■ **DATA ROWS**
···

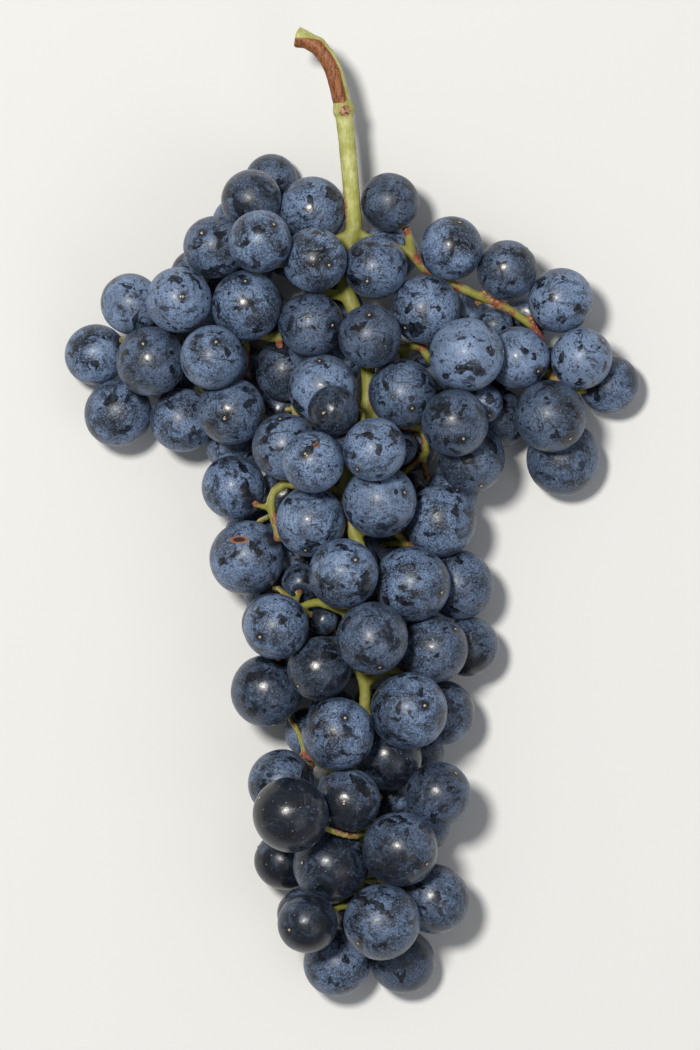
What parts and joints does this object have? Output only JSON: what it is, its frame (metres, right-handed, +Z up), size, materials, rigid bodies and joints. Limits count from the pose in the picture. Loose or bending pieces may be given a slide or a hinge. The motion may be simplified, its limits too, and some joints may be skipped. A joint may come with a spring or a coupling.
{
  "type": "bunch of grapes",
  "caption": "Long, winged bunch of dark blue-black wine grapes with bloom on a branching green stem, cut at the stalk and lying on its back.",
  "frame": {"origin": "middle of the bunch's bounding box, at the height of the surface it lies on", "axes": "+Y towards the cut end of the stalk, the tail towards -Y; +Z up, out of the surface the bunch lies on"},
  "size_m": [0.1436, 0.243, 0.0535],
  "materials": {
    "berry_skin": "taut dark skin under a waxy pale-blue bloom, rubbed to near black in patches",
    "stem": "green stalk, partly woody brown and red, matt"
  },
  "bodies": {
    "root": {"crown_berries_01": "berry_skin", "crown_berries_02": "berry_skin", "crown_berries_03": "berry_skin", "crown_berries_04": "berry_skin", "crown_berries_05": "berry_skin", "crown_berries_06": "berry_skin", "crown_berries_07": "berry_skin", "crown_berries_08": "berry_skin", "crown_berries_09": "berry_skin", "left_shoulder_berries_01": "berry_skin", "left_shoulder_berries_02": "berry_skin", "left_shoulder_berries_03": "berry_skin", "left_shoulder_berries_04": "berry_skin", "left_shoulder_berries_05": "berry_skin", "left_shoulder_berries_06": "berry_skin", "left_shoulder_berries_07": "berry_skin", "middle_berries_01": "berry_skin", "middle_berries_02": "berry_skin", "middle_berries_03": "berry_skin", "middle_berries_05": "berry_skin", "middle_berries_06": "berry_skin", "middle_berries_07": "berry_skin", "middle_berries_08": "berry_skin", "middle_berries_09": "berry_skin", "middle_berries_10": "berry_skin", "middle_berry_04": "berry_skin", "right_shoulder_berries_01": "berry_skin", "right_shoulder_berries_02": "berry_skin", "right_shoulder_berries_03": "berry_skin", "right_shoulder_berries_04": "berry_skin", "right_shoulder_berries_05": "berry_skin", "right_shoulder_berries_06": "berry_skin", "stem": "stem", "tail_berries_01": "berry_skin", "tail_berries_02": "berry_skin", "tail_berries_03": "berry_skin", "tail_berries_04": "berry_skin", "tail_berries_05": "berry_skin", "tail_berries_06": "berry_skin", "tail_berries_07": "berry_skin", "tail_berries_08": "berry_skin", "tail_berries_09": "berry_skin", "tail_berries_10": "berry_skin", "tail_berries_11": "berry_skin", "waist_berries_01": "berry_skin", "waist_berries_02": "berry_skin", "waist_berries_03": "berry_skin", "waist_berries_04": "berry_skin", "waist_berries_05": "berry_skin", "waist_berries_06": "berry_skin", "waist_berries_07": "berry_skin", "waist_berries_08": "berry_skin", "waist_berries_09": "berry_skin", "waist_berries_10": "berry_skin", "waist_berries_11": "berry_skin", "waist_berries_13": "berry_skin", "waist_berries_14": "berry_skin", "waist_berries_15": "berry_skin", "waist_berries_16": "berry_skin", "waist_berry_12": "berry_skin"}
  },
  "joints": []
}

···

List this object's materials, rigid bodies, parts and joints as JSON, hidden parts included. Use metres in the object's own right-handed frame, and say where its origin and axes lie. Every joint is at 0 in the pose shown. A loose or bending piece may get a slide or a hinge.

···

Gather each line in the entries above where the string "JSON" is found.

What parts and joints does this object have? Output only JSON: what it is, its frame (metres, right-handed, +Z up), size, materials, rigid bodies and joints. Limits count from the pose in the picture. Loose or bending pieces may be given a slide or a hinge. The motion may be simplified, its limits too, and some joints may be skipped. A joint may come with a spring or a coupling.
List this object's materials, rigid bodies, parts and joints as JSON, hidden parts included. Use metres in the object's own right-handed frame, and say where its origin and axes lie. Every joint is at 0 in the pose shown. A loose or bending piece may get a slide or a hinge.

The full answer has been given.